The Looming June 30 Threat
ATDF-ASA has already confirmed plans for its own nationwide shutdown on 30 June 2026 targeting the N3, N1, N2 and Durban-linked freight corridors. This comes amid returning diesel levies and ongoing sector pressures. A coordinated multi-route action could inflict far greater damage than the 30 May preview. Supply chains already fragile from years of mismanagement would face fresh shocks. The government must treat this as the serious warning it is rather than another opportunity for rhetoric.
A Realistic Path Forward
South Africans deserve secure borders, consistent labour enforcement and departments that function rather than serve as employment agencies for the politically connected. The solution requires concrete steps: aggressive audits of foreign hires in trucking, swift deportation of undocumented workers, prosecution of employers who systematically undercut local wages, and transparent application of the AARTO system to all licence holders. Task teams without deadlines or accountability have proven worthless.
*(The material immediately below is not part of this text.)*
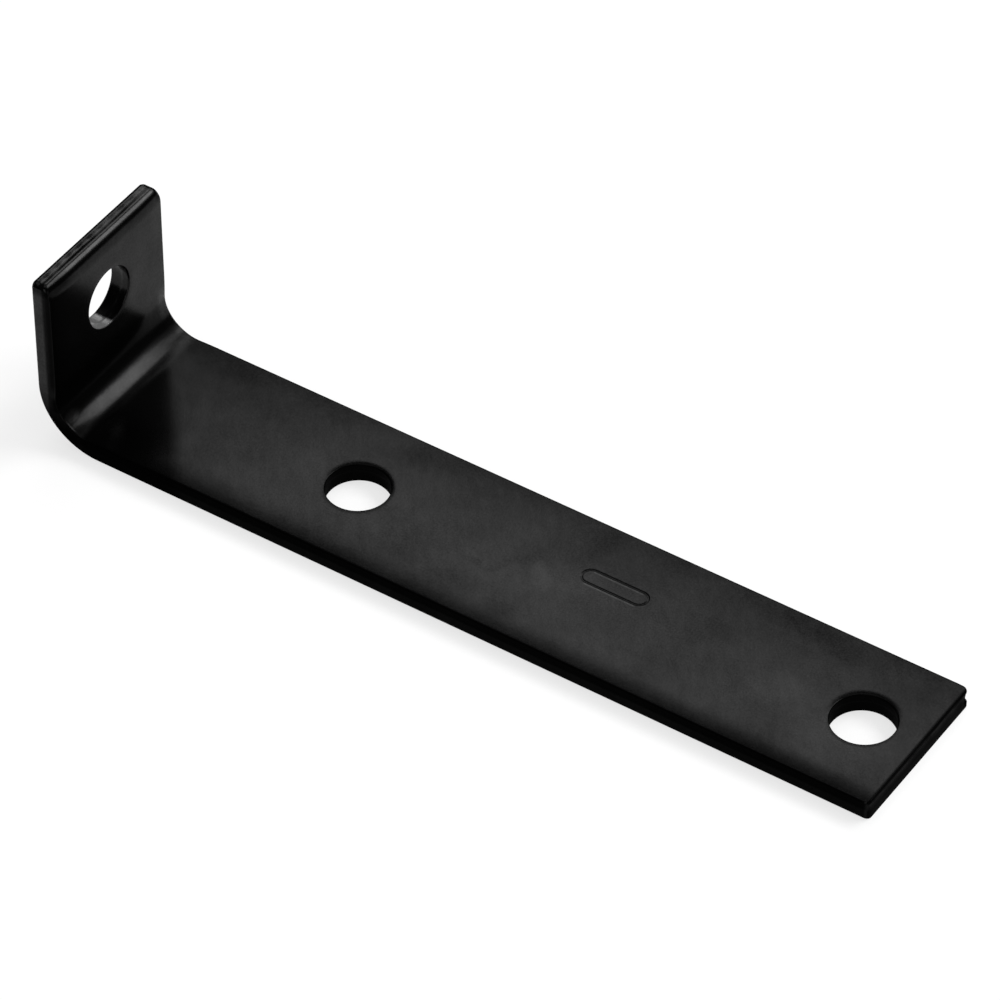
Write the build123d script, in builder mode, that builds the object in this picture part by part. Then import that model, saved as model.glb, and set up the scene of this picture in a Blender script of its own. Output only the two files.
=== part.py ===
# Corner brace: one strip of flat bar, sheared to length, punched with three holes,
# stamped with a small plain mark and folded square near one end.
# Origin: middle of the bounding box at the underside of the long leg.
# +X runs from the fold to the tip, +Z runs up the short leg, Y is the width.
import os

from build123d import *

# The strip
bar_width = 38.1
bar_thickness = 4.76
edge_round = 0.75  # rolled long edges, and the corners of the ends seen flat

# The two legs, measured over the outside of the fold
long_leg = 196.85
short_leg = 41.28
bend_inner = 7.94
bend_outer = 14.2  # larger than the inner radius would give, since the metal thins in the fold

# The punched holes
hole_diameter = 13.49
tip_margin = 12.7  # centre of the last hole to the tip
hole_spacing = 118.65  # between the two holes of the long leg
short_hole_height = 26.0  # centre of the short leg's hole above the underside
punch_roll = 0.2  # metal drawn in round the side that the punch enters
exit_break = 0.25  # burr taken off the side where the slug leaves

# The sheared ends. One half of each is torn, bevelled at its face and sunk to a groove where
# the smooth half begins. The two ends were cut from opposite sides, so the torn half is
# outside on the short leg and on top at the tip. The blade drew the smooth half's edge down
# in a large round on the short leg and left it crisp under the tip.
end_roll = 2.0
groove_centre = 1.95  # from the torn side's face
groove_width = 1.1
groove_depth = 0.26
torn_setback = 0.3  # bevel of the torn half, back from the end and in from its face
torn_bevel = 0.7
nick_size = 0.75  # chip at one corner of the tip, along the groove

# The plain stamped mark on the long leg, a line pressed in along an obround
mark_length = 15.0
mark_width = 3.8
mark_line = 0.7
mark_depth = 0.13
mark_from_heel = 124.3
mark_offset = 4.2

heel_x = -long_leg / 2
tip_x = long_leg / 2
inner_x = heel_x + bar_thickness
half_width = bar_width / 2
tip_hole_x = tip_x - tip_margin
cut_reach = 1.0  # how far the cutting shapes stand out past the metal

with BuildPart() as brace:
    # Side view of the folded strip
    with BuildSketch(Plane.XZ):
        with BuildLine():
            underside = Line((tip_x, 0), (heel_x + bend_outer, 0))
            outer_bend = JernArc(underside @ 1, underside % 1, bend_outer, -90)
            heel = Line(outer_bend @ 1, (heel_x, short_leg))
            top_end = Line(heel @ 1, (inner_x - end_roll, short_leg))
            top_roll = JernArc(top_end @ 1, top_end % 1, end_roll, -90)
            inner_face = Line(top_roll @ 1, (inner_x, bar_thickness + bend_inner))
            inner_bend = JernArc(inner_face @ 1, inner_face % 1, bend_inner, 90)
            upper_face = Line(inner_bend @ 1, (tip_x, bar_thickness))
            Line(upper_face @ 1, underside @ 0)
        make_face()
    extrude(amount=half_width, both=True)

    # Rolled edges, all the way round both sides of the strip
    fillet(brace.faces().filter_by(Axis.Y).edges(), edge_round)

    # Shear marks, cut from the side view: on each end the torn half's bevel and groove
    groove_near = groove_centre - groove_width / 2
    groove_far = groove_centre + groove_width / 2
    torn_half = [
        (-cut_reach, torn_setback),
        (0, torn_setback),
        (torn_bevel, 0),
        (groove_near, 0),
        (groove_centre, groove_depth),
        (groove_far, 0),
        (groove_far, -cut_reach),
        (-cut_reach, -cut_reach),
    ]
    with BuildSketch(Plane.XZ):
        with BuildLine():
            Polyline([(tip_x - back, bar_thickness - across) for across, back in torn_half], close=True)
        make_face()
    extrude(amount=half_width + cut_reach, both=True, mode=Mode.SUBTRACT)
    with BuildSketch(Plane.XZ):
        with BuildLine():
            Polyline([(heel_x + across, short_leg - back) for across, back in torn_half], close=True)
        make_face()
    extrude(amount=half_width + cut_reach, both=True, mode=Mode.SUBTRACT)

    # Chip at the far corner of the tip, a wedge that opens outwards along the groove
    with BuildSketch(
        Plane(
            (tip_x, half_width, bar_thickness - groove_centre), x_dir=(1, 1, 0), z_dir=(1, -1, 0)
        )
    ):
        with BuildLine():
            Polyline(
                (-2 * nick_size, 0), (nick_size, nick_size), (nick_size, -nick_size), close=True
            )
        make_face()
    extrude(amount=2 * nick_size, both=True, mode=Mode.SUBTRACT)

    # Punched holes
    with Locations(
        (tip_hole_x, 0, bar_thickness), (tip_hole_x - hole_spacing, 0, bar_thickness)
    ):
        Hole(hole_diameter / 2, depth=bar_thickness)
    long_rims = brace.edges(Select.LAST).filter_by(GeomType.CIRCLE)
    with Locations(Plane((inner_x, 0, short_hole_height), x_dir=(0, 1, 0), z_dir=(1, 0, 0))):
        Hole(hole_diameter / 2, depth=bar_thickness)
    short_rims = brace.edges(Select.LAST).filter_by(GeomType.CIRCLE)
    fillet(long_rims.group_by(Axis.Z)[-1] + short_rims.group_by(Axis.X)[-1], punch_roll)
    chamfer(long_rims.group_by(Axis.Z)[0] + short_rims.group_by(Axis.X)[0], exit_break)

    # Plain stamped mark
    with BuildSketch(Plane.XY.offset(bar_thickness)):
        with Locations((heel_x + mark_from_heel, mark_offset)):
            SlotOverall(mark_length + mark_line, mark_width + mark_line)
            SlotOverall(mark_length - mark_line, mark_width - mark_line, mode=Mode.SUBTRACT)
    extrude(amount=-mark_depth, mode=Mode.SUBTRACT)

brace.part.label = "brace"

os.makedirs("parts", exist_ok=True)
export_step(brace.part, "parts/brace.step")

box = brace.part.bounding_box()
print(f"brace {box.size.X:.2f} x {box.size.Y:.2f} x {box.size.Z:.2f} mm, {brace.part.volume:.0f} mm3")
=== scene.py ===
import math
import bmesh
import bpy
import numpy as np
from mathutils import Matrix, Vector


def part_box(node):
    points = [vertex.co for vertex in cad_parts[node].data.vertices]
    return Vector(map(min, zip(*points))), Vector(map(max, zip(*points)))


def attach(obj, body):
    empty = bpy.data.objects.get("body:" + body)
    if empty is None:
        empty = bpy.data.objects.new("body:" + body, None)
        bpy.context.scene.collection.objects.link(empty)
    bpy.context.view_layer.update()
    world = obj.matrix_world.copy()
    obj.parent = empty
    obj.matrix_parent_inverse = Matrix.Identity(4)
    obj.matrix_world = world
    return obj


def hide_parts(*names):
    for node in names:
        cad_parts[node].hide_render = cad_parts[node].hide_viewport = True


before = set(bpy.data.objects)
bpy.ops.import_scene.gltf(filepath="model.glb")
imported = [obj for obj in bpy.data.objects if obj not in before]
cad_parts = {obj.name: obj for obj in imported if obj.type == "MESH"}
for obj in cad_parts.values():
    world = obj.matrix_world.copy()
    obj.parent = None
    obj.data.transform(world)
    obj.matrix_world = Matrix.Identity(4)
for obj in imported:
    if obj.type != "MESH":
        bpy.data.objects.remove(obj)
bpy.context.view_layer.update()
print("frame loaded:", sorted(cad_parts))


# Camera: stands on the photo's side of the brace and looks down at it
cameraSetup = {
    "azimuth": 33.63,  # degrees, 0 looks along +Y
    "elevation": 43.12,
    "distance": 1.2285,
    "aim": (-0.00985, 0.01686, 0.0),
    "lens": 219.2,
}


def aimAt(thing, spot, aim):
    thing.location = Vector(spot)
    thing.rotation_mode = "QUATERNION"
    thing.rotation_quaternion = (Vector(aim) - Vector(spot)).to_track_quat("-Z", "Y")


def addCamera(setup):
    turn, rise = math.radians(setup["azimuth"]), math.radians(setup["elevation"])
    level = math.cos(rise)
    back = Vector((math.sin(turn) * level, -math.cos(turn) * level, math.sin(rise)))
    data = bpy.data.cameras.new("camera")
    data.lens = setup["lens"]
    data.sensor_width = 36.0
    data.clip_start, data.clip_end = 0.01, 60.0
    camera = bpy.data.objects.new("camera", data)
    bpy.context.collection.objects.link(camera)
    aimAt(camera, Vector(setup["aim"]) + back * setup["distance"], setup["aim"])
    bpy.context.scene.camera = camera


addCamera(cameraSetup)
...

Productive citizens, including the truckers who keep our economy alive, are not asking for special treatment. They demand the basic contract of any functional state: rule of law applied equally, borders defended, and opportunities protected for those who contribute. The 30 May events were contained but the underlying anger is real and justified. Ignoring it only guarantees larger disruptions ahead.
Loving Life reports these realities without sugar-coating. We stand with South African workers who play by the rules. We expose the governance failures that created this crisis. And we insist on solutions that restore dignity and opportunity for the people who actually build this country every day. The road ahead depends on whether those in power finally choose competence over excuses.